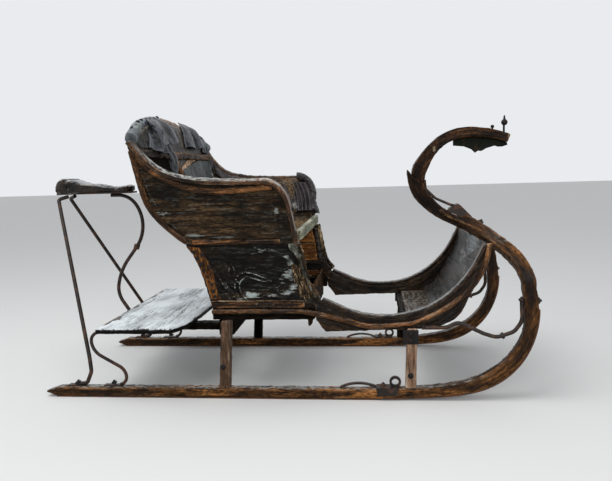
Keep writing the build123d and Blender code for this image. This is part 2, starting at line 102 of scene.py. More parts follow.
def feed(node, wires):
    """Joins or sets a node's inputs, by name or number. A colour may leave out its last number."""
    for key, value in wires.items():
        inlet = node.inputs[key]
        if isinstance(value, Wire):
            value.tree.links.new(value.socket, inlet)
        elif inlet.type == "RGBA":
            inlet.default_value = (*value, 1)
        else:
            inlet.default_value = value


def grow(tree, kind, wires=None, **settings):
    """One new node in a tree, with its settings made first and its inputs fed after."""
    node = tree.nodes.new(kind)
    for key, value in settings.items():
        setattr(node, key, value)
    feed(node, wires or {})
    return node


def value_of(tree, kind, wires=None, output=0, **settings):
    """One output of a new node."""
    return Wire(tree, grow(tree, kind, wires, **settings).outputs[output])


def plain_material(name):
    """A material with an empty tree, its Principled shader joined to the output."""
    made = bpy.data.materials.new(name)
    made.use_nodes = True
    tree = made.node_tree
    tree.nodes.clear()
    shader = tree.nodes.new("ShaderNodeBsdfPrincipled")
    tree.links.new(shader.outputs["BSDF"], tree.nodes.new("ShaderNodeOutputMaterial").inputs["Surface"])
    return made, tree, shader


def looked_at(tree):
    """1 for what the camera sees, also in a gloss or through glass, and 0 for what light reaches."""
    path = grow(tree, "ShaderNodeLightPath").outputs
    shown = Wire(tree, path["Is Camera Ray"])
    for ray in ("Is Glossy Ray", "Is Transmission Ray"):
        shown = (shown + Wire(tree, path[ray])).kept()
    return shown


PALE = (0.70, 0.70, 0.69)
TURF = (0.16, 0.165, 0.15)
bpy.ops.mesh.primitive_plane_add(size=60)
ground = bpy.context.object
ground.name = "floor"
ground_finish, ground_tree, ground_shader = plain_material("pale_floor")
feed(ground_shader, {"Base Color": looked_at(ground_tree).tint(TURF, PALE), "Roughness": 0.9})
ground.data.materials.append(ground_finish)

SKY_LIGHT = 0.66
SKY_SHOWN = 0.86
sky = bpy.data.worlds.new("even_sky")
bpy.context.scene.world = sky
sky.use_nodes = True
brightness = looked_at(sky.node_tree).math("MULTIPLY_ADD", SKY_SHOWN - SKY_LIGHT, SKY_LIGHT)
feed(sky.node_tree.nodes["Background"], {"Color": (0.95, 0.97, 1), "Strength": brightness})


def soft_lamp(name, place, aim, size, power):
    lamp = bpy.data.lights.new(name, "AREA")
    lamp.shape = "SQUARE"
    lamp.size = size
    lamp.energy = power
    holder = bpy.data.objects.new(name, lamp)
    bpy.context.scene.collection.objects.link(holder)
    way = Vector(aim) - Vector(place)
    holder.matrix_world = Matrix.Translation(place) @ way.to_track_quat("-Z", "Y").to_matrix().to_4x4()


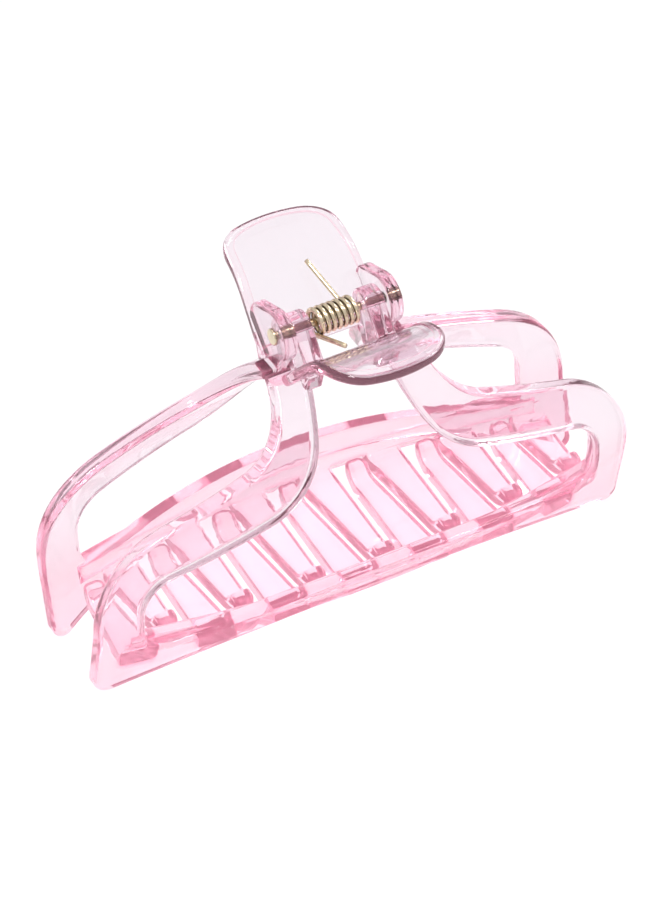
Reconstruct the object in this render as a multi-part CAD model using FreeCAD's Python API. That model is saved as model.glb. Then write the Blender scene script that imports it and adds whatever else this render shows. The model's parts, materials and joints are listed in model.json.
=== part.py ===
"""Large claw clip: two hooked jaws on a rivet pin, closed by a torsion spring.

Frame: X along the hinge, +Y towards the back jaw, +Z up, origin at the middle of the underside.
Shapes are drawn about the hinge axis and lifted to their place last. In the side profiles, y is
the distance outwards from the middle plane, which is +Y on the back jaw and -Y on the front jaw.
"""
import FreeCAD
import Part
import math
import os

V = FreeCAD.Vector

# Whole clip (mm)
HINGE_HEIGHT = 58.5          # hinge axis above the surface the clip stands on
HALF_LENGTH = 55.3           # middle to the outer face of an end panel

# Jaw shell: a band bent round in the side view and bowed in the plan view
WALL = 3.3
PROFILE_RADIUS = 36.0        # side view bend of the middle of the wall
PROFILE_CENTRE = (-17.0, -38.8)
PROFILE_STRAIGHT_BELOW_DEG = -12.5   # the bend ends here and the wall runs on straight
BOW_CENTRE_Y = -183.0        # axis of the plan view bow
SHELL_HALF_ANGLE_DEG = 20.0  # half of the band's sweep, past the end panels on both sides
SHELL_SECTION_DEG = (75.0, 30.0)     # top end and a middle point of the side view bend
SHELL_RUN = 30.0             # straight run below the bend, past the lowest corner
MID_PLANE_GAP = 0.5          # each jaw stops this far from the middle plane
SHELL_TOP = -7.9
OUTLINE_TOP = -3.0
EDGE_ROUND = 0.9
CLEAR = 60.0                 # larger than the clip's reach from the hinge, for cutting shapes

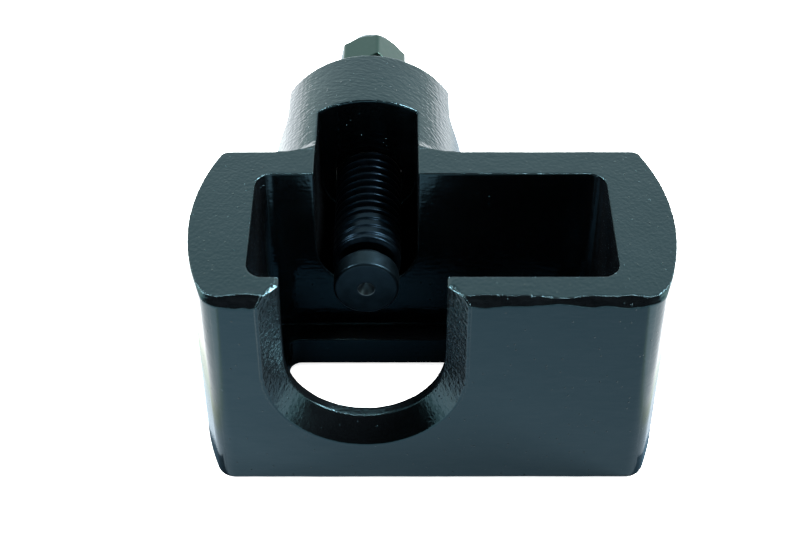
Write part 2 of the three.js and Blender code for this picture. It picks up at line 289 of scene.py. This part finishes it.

^^^^^^^^^^^^^^^^

Please reproduce the entire listing, exactly as shown.

## THE OUTPUT
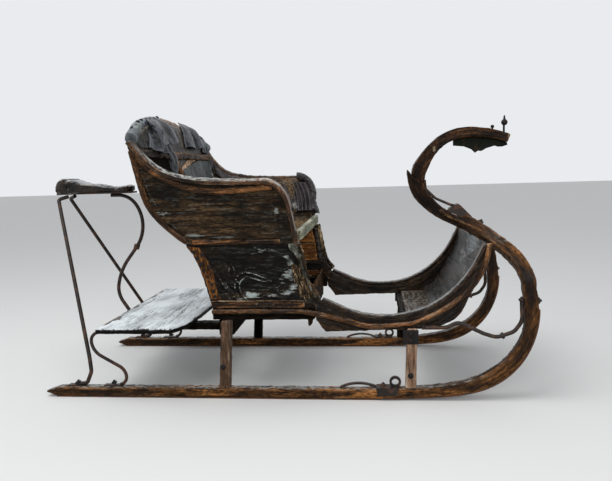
Keep writing the build123d and Blender code for this image. This is part 2, starting at line 102 of scene.py. More parts follow.
def feed(node, wires):
    """Joins or sets a node's inputs, by name or number. A colour may leave out its last number."""
    for key, value in wires.items():
        inlet = node.inputs[key]
        if isinstance(value, Wire):
            value.tree.links.new(value.socket, inlet)
        elif inlet.type == "RGBA":
            inlet.default_value = (*value, 1)
        else:
            inlet.default_value = value


def grow(tree, kind, wires=None, **settings):
    """One new node in a tree, with its settings made first and its inputs fed after."""
    node = tree.nodes.new(kind)
    for key, value in settings.items():
        setattr(node, key, value)
    feed(node, wires or {})
    return node


def value_of(tree, kind, wires=None, output=0, **settings):
    """One output of a new node."""
    return Wire(tree, grow(tree, kind, wires, **settings).outputs[output])


def plain_material(name):
    """A material with an empty tree, its Principled shader joined to the output."""
    made = bpy.data.materials.new(name)
    made.use_nodes = True
    tree = made.node_tree
    tree.nodes.clear()
    shader = tree.nodes.new("ShaderNodeBsdfPrincipled")
    tree.links.new(shader.outputs["BSDF"], tree.nodes.new("ShaderNodeOutputMaterial").inputs["Surface"])
    return made, tree, shader


def looked_at(tree):
    """1 for what the camera sees, also in a gloss or through glass, and 0 for what light reaches."""
    path = grow(tree, "ShaderNodeLightPath").outputs
    shown = Wire(tree, path["Is Camera Ray"])
    for ray in ("Is Glossy Ray", "Is Transmission Ray"):
        shown = (shown + Wire(tree, path[ray])).kept()
    return shown


PALE = (0.70, 0.70, 0.69)
TURF = (0.16, 0.165, 0.15)
bpy.ops.mesh.primitive_plane_add(size=60)
ground = bpy.context.object
ground.name = "floor"
ground_finish, ground_tree, ground_shader = plain_material("pale_floor")
feed(ground_shader, {"Base Color": looked_at(ground_tree).tint(TURF, PALE), "Roughness": 0.9})
ground.data.materials.append(ground_finish)

SKY_LIGHT = 0.66
SKY_SHOWN = 0.86
sky = bpy.data.worlds.new("even_sky")
bpy.context.scene.world = sky
sky.use_nodes = True
brightness = looked_at(sky.node_tree).math("MULTIPLY_ADD", SKY_SHOWN - SKY_LIGHT, SKY_LIGHT)
feed(sky.node_tree.nodes["Background"], {"Color": (0.95, 0.97, 1), "Strength": brightness})


def soft_lamp(name, place, aim, size, power):
    lamp = bpy.data.lights.new(name, "AREA")
    lamp.shape = "SQUARE"
    lamp.size = size
    lamp.energy = power
    holder = bpy.data.objects.new(name, lamp)
    bpy.context.scene.collection.objects.link(holder)
    way = Vector(aim) - Vector(place)
    holder.matrix_world = Matrix.Translation(place) @ way.to_track_quat("-Z", "Y").to_matrix().to_4x4()


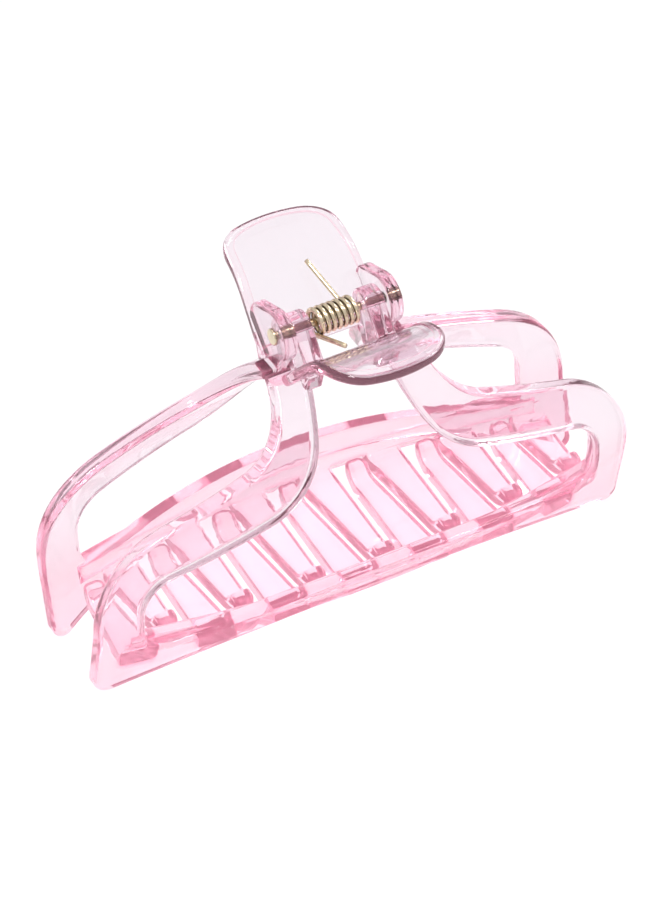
Reconstruct the object in this render as a multi-part CAD model using FreeCAD's Python API. That model is saved as model.glb. Then write the Blender scene script that imports it and adds whatever else this render shows. The model's parts, materials and joints are listed in model.json.
=== part.py ===
"""Large claw clip: two hooked jaws on a rivet pin, closed by a torsion spring.

Frame: X along the hinge, +Y towards the back jaw, +Z up, origin at the middle of the underside.
Shapes are drawn about the hinge axis and lifted to their place last. In the side profiles, y is
the distance outwards from the middle plane, which is +Y on the back jaw and -Y on the front jaw.
"""
import FreeCAD
import Part
import math
import os

V = FreeCAD.Vector

# Whole clip (mm)
HINGE_HEIGHT = 58.5          # hinge axis above the surface the clip stands on
HALF_LENGTH = 55.3           # middle to the outer face of an end panel

# Jaw shell: a band bent round in the side view and bowed in the plan view
WALL = 3.3
PROFILE_RADIUS = 36.0        # side view bend of the middle of the wall
PROFILE_CENTRE = (-17.0, -38.8)
PROFILE_STRAIGHT_BELOW_DEG = -12.5   # the bend ends here and the wall runs on straight
BOW_CENTRE_Y = -183.0        # axis of the plan view bow
SHELL_HALF_ANGLE_DEG = 20.0  # half of the band's sweep, past the end panels on both sides
SHELL_SECTION_DEG = (75.0, 30.0)     # top end and a middle point of the side view bend
SHELL_RUN = 30.0             # straight run below the bend, past the lowest corner
MID_PLANE_GAP = 0.5          # each jaw stops this far from the middle plane
SHELL_TOP = -7.9
OUTLINE_TOP = -3.0
EDGE_ROUND = 0.9
CLEAR = 60.0                 # larger than the clip's reach from the hinge, for cutting shapes

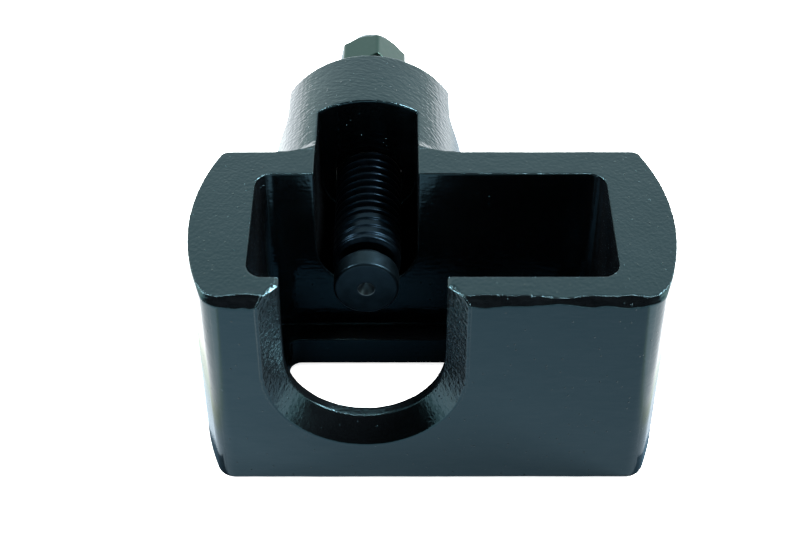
Write part 2 of the three.js and Blender code for this picture. It picks up at line 289 of scene.py. This part finishes it.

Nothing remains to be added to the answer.